Pierre Jolivet a été inspiré de vouloir éclairer le monde des Pompiers. Le cinéma français, avide de flics et de médecins, a souvent oublié ces « héros du quotidien », souvent valorisés par le cinéma américain. Nous voici embarqués, « embedded », dans une modeste caserne du sud de la France. Comme dans Force majeure ou Ma petite entreprise, il se passionne pour le fonctionnement d’un système qui a ses propres codes et ses propres règles. Comme dans la plupart de ses films, le cinéaste cherche la dimension humaine et sociale d’un métier, ce qui lie ces « soldats » du feu.
Il y a un aspect documentaire, réaliste, jargon compris, qui surclasse presque la fiction, parfois moins convaincante. Les hommes du feu ne s’achève pas sur un incendie magistral et spectaculaire comme dans les films hollywoodiens. Ici, nulle tragédie extraordinaire : les pompiers sont là aussi pour des incidents dramatiques (suicide, violence conjugale, … tout y passe, quitte à flirter avec l’inventaire commandité pour servir de promotion / publicité de ce service public).
Si le scénario est relativement classique, pas loin de celui d’un téléfilm bien écrit, ce sont les personnages qui amènent une profondeur plus cinématographique. Le jeu d’acteur est précis. Les caractères suffisamment nuancés, voire ambivalents, et toujours très trempés, pour créer des conflits et des réconciliations. La réalisation n’est pas en reste : dans l’intime comme dans le spectacle, Pierre Jolivet sait installer un message ou une tension. Il est moins à l’aise dans les scènes qui servent de liant, d’interstices.
Communauté
Au moins, s’il voulait montrer le sacerdoce de ces hommes (et femmes), c’est réussi. Paradoxalement, c’est moins leur motivation qui captive (c’est même sans aucun doute la partie la plus didactique du récit) que leurs tourments, angoisses et peurs. Le réalisateur, en mettant en avant des personnages aussi différents qu’un solitaire, un beauf, une femme, un homo…, cherche surtout à valoriser une profession, tout en tendant vers un « vivre ensemble » assez idéaliste, sans racisme, sans haine. C’est peut-être là que le film révèle son déséquilibre entre réalisme et fiction, tout en trouvant son ton sympathique qui le rend plaisant.

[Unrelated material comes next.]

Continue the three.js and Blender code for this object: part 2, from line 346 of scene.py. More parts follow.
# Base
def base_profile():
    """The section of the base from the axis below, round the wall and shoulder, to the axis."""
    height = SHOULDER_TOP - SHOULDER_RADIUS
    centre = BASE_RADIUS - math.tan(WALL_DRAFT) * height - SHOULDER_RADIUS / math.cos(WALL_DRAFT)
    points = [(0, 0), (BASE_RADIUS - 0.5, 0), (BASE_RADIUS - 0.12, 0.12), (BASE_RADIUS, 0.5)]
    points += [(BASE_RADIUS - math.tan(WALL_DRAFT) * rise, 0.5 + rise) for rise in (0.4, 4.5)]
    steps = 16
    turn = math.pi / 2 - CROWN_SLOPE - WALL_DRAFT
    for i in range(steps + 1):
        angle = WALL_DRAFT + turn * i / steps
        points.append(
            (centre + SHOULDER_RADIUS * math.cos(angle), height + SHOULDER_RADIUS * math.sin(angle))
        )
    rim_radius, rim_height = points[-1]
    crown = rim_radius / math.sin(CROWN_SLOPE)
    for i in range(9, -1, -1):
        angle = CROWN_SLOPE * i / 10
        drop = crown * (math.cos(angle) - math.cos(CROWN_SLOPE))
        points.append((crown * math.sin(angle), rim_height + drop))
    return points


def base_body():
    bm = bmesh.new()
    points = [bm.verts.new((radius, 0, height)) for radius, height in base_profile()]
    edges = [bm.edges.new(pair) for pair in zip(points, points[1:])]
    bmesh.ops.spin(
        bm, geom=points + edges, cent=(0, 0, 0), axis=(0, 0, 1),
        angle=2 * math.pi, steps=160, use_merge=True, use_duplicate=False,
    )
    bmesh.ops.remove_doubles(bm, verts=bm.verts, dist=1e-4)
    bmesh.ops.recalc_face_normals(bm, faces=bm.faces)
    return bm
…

Le film s’inscrit ainsi dans l’air du temps : une volonté de bienveillance. Tous pardonnent aux autres leurs erreurs, jusqu’à faire leur propre mea culpa. On y verra une forme de naïveté, pas désagréable mais un peu utopiste. Le cinéaste veut croire à un monde bien. Ainsi le recrutement du jeune gay et les commentaires autour (on choisit pas sa connerie, sa beauté ou sa sexualité) fleurent bon le politiquement correct. On ne le reprochera pas. Cependant, comme le film se veut documenté et juste, est-ce ainsi que cela se passe réellement ?

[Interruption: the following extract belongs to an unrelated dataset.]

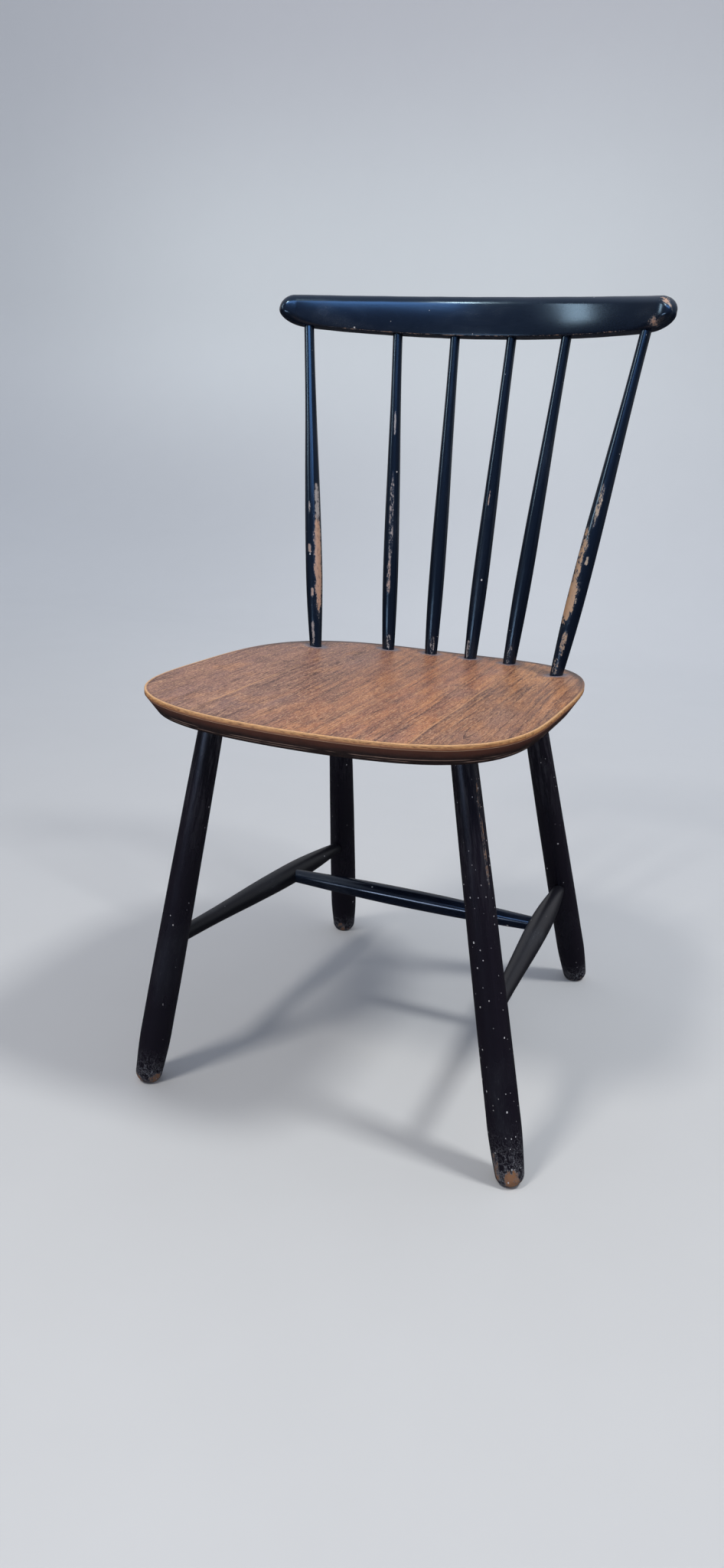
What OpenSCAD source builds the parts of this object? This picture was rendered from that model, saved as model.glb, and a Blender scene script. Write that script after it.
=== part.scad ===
// Spindle-back side chair: a bent plywood seat on four splayed legs that an H of
// stretchers ties together, with six turned spindles under a bent crest rail.
// Every joint is a round tenon glued into a blind socket.
// Frame: the floor is z = 0, the sitter faces -Y, and x = 0 is the plane of symmetry.
// "left" is the side of -X. The origin is under the middle of the chair.

/* [Seat] */
// Width of the seat at its widest
seat_w = 387; // [320:1:470]
// Depth of the seat, front edge to rear edge
seat_d = 451; // [370:1:545]
// Height of the seat's top above the floor, where the spindles stand
seat_h = 438; // [360:1:530]
// Thickness of the moulded plywood
seat_t = 20; // [16:0.5:26]
// Distance of the widest line from the front edge
seat_widest = 192; // [150:1:240]
// How far the seat's sides rise above its middle
seat_dish = 11.4; // [4:0.1:20]
// Backward tilt of the seat
seat_tilt = 0.86; // [0:0.01:4]
// Height of the upright band at the top of the edge
edge_band = 4.5; // [2:0.5:8]
// How far the bevel under the band runs inwards
edge_bevel = 10.2; // [2:0.1:16]
// Squareness of the front corners
front_power = 4.5; // [2:0.1:6]
// Squareness of the rear corners
rear_power = 2.67; // [2:0.01:4]

/* [Legs] */
// Radius of the front legs at their thickest
front_leg_r = 16.4; // [13:0.1:20]
// Radius of the front legs at the seat
front_leg_top_r = 11.9; // [9.5:0.1:14.5]
// Radius of the rear legs at their thickest
rear_leg_r = 17; // [14:0.1:21]
// Radius of the rear legs at the seat
rear_leg_top_r = 12.4; // [10:0.1:15]
// Distance of the front legs from the seat's widest side, at the seat
front_leg_side = 68.3; // [40:0.1:90]
// Distance of the front legs from the seat's front edge, at the seat
front_leg_in = 83; // [60:0.1:110]
// Distance of the rear legs from the seat's widest side, at the seat
rear_leg_side = 78.3; // [50:0.1:100]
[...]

Ce n’est pas pour ça qu’il faut passer à côté de ces Hommes du feu. Rares sont les films français assez ambitieux, parfois drôles, pour nous emmener dans une dramaturgie intime au cœur d’un danger récurrent. Cette immersion vaut le détour grâce à un groupe d’acteurs, tous impeccables, une histoire assez palpitante et le portrait d’une profession méconnue. On est happé dès la première alerte. Sans foutre le feu au 7e art, Jolivet sait maintenir la flamme pour ne pas nous ennuyer.